Soviet-born American Jewish scholar and lecturer (1900–1977)

Irving Levitas (August 27, 1910 – November 24, 1987) was a Ukrainian-born American Jewish scholar, lecturer and Talmudist.

Levitas was born on August 27, 1910 near Kyiv, in the Russian Empire. In 1914, he moved to Chicago and later graduated from the University of Chicago, with a master's degree in history. He moved to Kansas City, Missouri and worked as an educational director for both The Temple, Congregation B'nai Jehudah and the Jewish Community Center of Kansas City. He also lectured on Semitic studies from 1948 to 1962, at the University of Kansas. On May 8, 1960, he served as assistant to rabbi Samuel S. Mayerberg during the 77th birthday party of former President Harry S. Truman, at the Muehlebach Hotel.

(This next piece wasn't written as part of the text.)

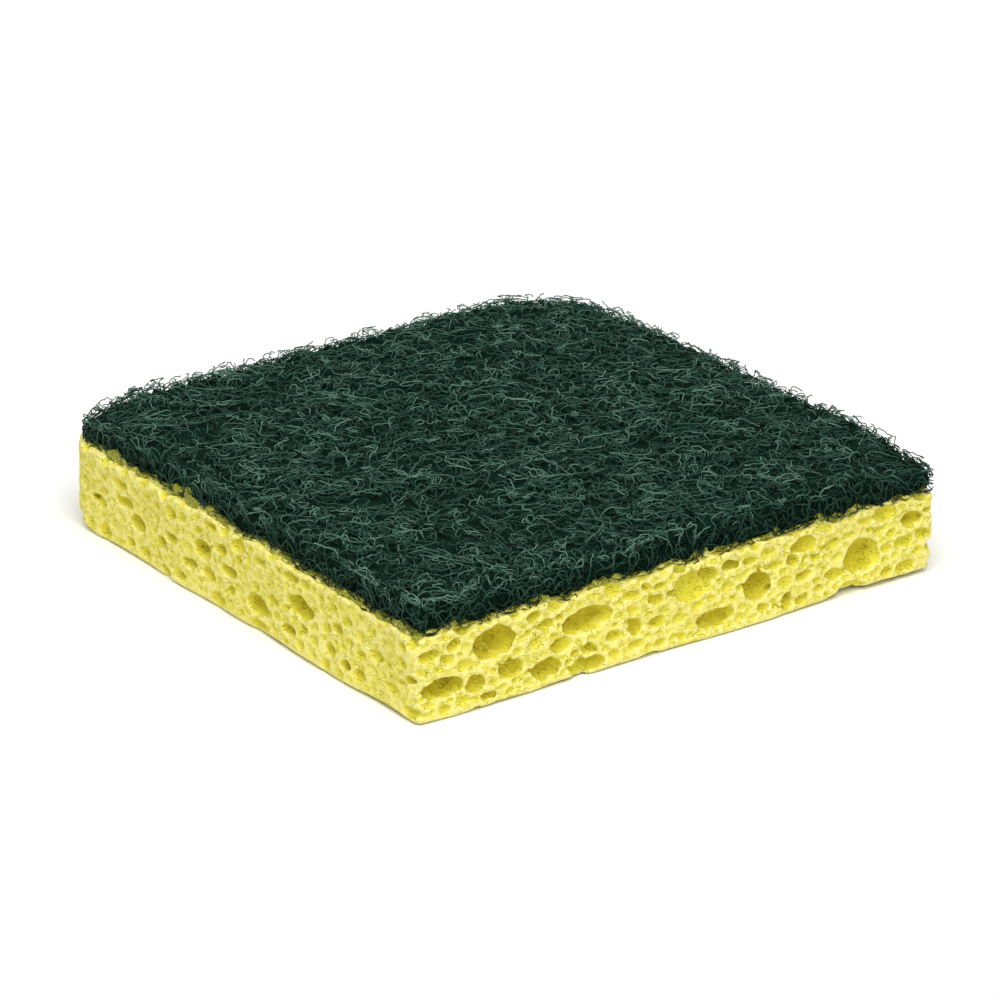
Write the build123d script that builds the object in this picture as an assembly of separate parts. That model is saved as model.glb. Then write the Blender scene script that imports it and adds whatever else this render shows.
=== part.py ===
from build123d import *
from math import pi, sin, sqrt
import os

# A cleaning sponge in three bonded layers: a cellulose block with open cells, a film of glue
# and a non-woven scouring pad. X runs along the cut edge, +Y from the cut edge to the rounded
# corners, and +Z up. The origin is the centre of the base. All sizes are in millimetres.

# Cellulose block
block_width = 91.0
block_length = 91.0
block_height = 13.6
rounded_corner_radius = 15.5
tight_corner_radius = 6.5
cut_corner_radius = 1.5
base_rim_radius = 0.8

# Glue film, drawn in a little from the block's sides
film_thickness = 0.4
film_inset = 0.3

# Scouring pad, a little smaller than the block and laid slightly to one side
pad_thickness = 4.0
pad_inset = 0.6
pad_shift = 0.6
pad_rim_radius = 1.0

# Open cells: the widest mouth and depth of those on the cut wall, the outer walls and the base
cut_cell_radius = 2.6
cut_cell_depth = 2.0
wall_cell_radius = 1.8
wall_cell_depth = 1.2
base_cell_radius = 2.2
base_cell_depth = 1.4
cut_cell_count = 15
wall_cell_count = 13
base_cell_count = 7
smallest_cell_share = 0.55
cell_edge_margin = 2.5
cell_pitch_share = 0.42
rest_patch_radius = 9.0

# Turn between one cell and the next in a row, which spreads sizes and heights without a repeat
golden_turn = pi * (3 - sqrt(5))


def slab(inset, shift, bottom, height):
    """One flat layer: the block's plan drawn in by inset, moved along X by shift, from bottom up."""
    plan = Rectangle(block_width - 2 * inset, block_length - 2 * inset)
    plan = fillet(plan.vertices().group_by(Axis.Y)[-1].sort_by(Axis.X)[-1], rounded_corner_radius - inset)
    plan = fillet(plan.vertices().group_by(Axis.Y)[-1].sort_by(Axis.X)[0], tight_corner_radius - inset)
    plan = fillet(plan.vertices().group_by(Axis.Y)[0], cut_corner_radius)
    return extrude(Pos(shift, 0, bottom) * plan, height)


def cell(face_point, outward, mouth_radius, depth):
    """A ball that leaves an open cell of this mouth and depth where it cuts a face at face_point."""
    out = Vector(*outward)
    across = Vector(out.Y, out.Z, out.X)
    ball_radius = (mouth_radius**2 + depth**2) / (2 * depth)
    centre = Vector(*face_point) + out * (ball_radius - depth)
    # The ball's seam faces outward, clear of the wall that it cuts
    return Plane(origin=centre, x_dir=out, z_dir=across) * Sphere(ball_radius)


def cell_share(index):
    """Size of one cell in a row as a share of the widest, from the smallest share up to 1."""
    return smallest_cell_share + (1 - smallest_cell_share) * (1 + sin(golden_turn * index)) / 2


def wall_cells(corner, along, outward, run, count, radius, depth):
    """Cells along one upright wall: from corner, run long in direction along, facing outward."""
    pitch = run / count
    widest = min(radius, cell_pitch_share * pitch, block_height / 2 - cell_edge_margin)
    swing = block_height / 2 - cell_edge_margin - widest
    cells = []
    for index in range(count):
        height = block_height / 2 + swing * sin(golden_turn * (index + count))
        place = Vector(*corner) + Vector(*along) * (pitch * (index + 0.5)) + Vector(0, 0, height)
        share = cell_share(index)
        cells.append(cell(tuple(place), outward, widest * share, min(depth, widest) * share))
    return cells


def base_cells():
    """Cells over the base in rows, clear of the rounded corners and of the resting patch."""
    run_x = block_width - 2 * (cell_edge_margin + base_cell_radius)
    run_y = block_length - 2 * (cell_edge_margin + base_cell_radius)
    pitch_x = run_x / base_cell_count
    pitch_y = run_y / base_cell_count
    widest = min(base_cell_radius, cell_pitch_share * min(pitch_x, pitch_y))
    corner_x = block_width / 2 - rounded_corner_radius
    corner_y = block_length / 2 - rounded_corner_radius
    cells = []
    for row in range(base_cell_count):
        for column in range(base_cell_count):
            index = row * base_cell_count + column
            wander = (cell_pitch_share * min(pitch_x, pitch_y) - widest) * sin(golden_turn * index)
            x = pitch_x * (column + 0.5) - run_x / 2 + wander
            y = pitch_y * (row + 0.5) - run_y / 2 - wander
            near_centre = sqrt(x**2 + y**2) < rest_patch_radius + widest
            in_rounded_corner = abs(x) > corner_x and y > corner_y
            if near_centre or in_rounded_corner:
                continue
            share = cell_share(index)
            cells.append(cell((x, y, 0), (0, 0, -1), widest * share, base_cell_depth * share))
    return cells


def make_sponge_block():
    """The cellulose block: its plan, softened base rim and open cells."""
    block = slab(0, 0, 0, block_height)
    block = fillet(block.edges().group_by(Axis.Z)[0], base_rim_radius)
    half_width = block_width / 2
    half_length = block_length / 2
    side_run = block_length - cell_edge_margin - rounded_corner_radius
    cells = wall_cells(
        (-half_width + cell_edge_margin, -half_length, 0), (1, 0, 0), (0, -1, 0),
        block_width - 2 * cell_edge_margin, cut_cell_count, cut_cell_radius, cut_cell_depth,
    )
    for side in (-1, 1):
        cells += wall_cells(
            (side * half_width, -half_length + cell_edge_margin, 0), (0, 1, 0), (side, 0, 0),
            side_run, wall_cell_count, wall_cell_radius, wall_cell_depth,
        )
    cells += wall_cells(
        (-half_width + rounded_corner_radius, half_length, 0), (1, 0, 0), (0, 1, 0),
        block_width - 2 * rounded_corner_radius, wall_cell_count, wall_cell_radius, wall_cell_depth,
    )
    return block - (cells + base_cells())


def make_adhesive_layer():
    """The film of glue, face to face with the block below and the pad above."""
    return slab(film_inset, 0, block_height, film_thickness)


def make_scouring_pad():
    """The scouring pad, with the rim of its top worn soft."""
    pad = slab(pad_inset, pad_shift, block_height + film_thickness, pad_thickness)
    return fillet(pad.edges().group_by(Axis.Z)[-1], pad_rim_radius)


os.makedirs("parts", exist_ok=True)
for node, make in (
    ("sponge_block", make_sponge_block),
    ("adhesive_layer", make_adhesive_layer),
    ("scouring_pad", make_scouring_pad),
):
    export_step(make(), f"parts/{node}.step")
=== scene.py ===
"""A cleaning sponge: an open-celled cellulose block, a film of glue and a pad of curled fibres.

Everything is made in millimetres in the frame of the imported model, and turned into metres when
it becomes a Blender mesh. X runs along the cut edge, +Y towards the rounded corners, +Z up.
"""

import logging
import math
from dataclasses import dataclass, field
from enum import Enum

import bmesh
import bpy
import numpy as np
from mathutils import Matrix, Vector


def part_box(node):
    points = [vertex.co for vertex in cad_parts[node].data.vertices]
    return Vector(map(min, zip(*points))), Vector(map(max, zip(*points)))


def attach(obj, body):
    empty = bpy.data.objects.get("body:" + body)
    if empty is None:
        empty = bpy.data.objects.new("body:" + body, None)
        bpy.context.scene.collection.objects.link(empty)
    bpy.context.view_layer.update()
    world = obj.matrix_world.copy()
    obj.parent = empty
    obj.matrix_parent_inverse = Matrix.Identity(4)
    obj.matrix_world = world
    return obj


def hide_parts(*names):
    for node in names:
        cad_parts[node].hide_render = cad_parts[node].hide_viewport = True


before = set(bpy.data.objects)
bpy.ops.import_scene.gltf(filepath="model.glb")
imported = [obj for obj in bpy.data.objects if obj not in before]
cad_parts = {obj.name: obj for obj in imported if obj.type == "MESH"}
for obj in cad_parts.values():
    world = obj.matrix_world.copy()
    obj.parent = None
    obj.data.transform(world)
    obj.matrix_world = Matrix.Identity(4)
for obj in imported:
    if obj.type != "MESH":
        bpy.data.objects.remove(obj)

import openvdb

log = logging.getLogger("sponge")

METRES_PER_MM = 0.001
BAKE_MAP = "OFBake"

Array = np.ndarray
Colour = tuple[float, float, float]


def as_scene_colour(colour: Colour) -> tuple[float, float, float, float]:
    """Turn a colour as the eye reads it into the linear one that Blender's sockets take.

    Args:
        colour: red, green and blue from 0 to 1, as written for a screen.

    Returns:
        The linear red, green and blue, with a full alpha.
    """
    knee, slope, lift, power = 0.04045, 12.92, 0.055, 2.4
    linear = [c / slope if c <= knee else ((c + lift) / (1 + lift)) ** power for c in colour]
    return (linear[0], linear[1], linear[2], 1.0)


def node_box(node: str) -> tuple[Array, Array]:
    """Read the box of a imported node.

    Args:
        node: the node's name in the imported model.

    Returns:
        Its lowest and its highest corner, in millimetres.
    """
    low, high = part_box(node)
    return np.array(low) / METRES_PER_MM, np.array(high) / METRES_PER_MM


@dataclass(frozen=True)
class Ripple:
    """A smooth wandering value: a few sine waves that run in seeded directions."""

    wavelength: float
    amplitude: float
    seed: int
    waves: int = 7
    stretch: tuple[float, float] = (0.6, 1.5)

    def at(self, *coords: Array) -> Array:
        """Give the value at points.

        Args:
            coords: one array for each axis, which broadcast together.

        Returns:
            The value at each point, mostly within the amplitude.
        """
        rng = np.random.default_rng(self.seed)
        total: Array = np.zeros(1)
        for _ in range(self.waves):
            heading = rng.normal(size=len(coords))
            length = self.wavelength * rng.uniform(*self.stretch)
            heading *= 2 * math.pi / length / np.linalg.norm(heading)
            phase = rng.uniform(0, 2 * math.pi)
            total = total + np.sin(sum(h * c for h, c in zip(heading, coords)) + phase)
        return self.amplitude * total / math.sqrt(self.waves)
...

He moved to New York City in 1962, living in an apartment with copious amounts of books on Jewish history. He graduated from New York University with a doctorate. A Reform Jew, he was ordained a rabbi after endorsement from three other rabbis. From 1975 until his death, he was a scholar for Temple Emmanuel, in Yonkers, as well as being a lecturer for SUNY Sullivan. He died on November 24, 1987, aged 77, of lung cancer, in a nursing home in Hawthorne. In the late 1980s, collector Michael Zinman purchased his collection.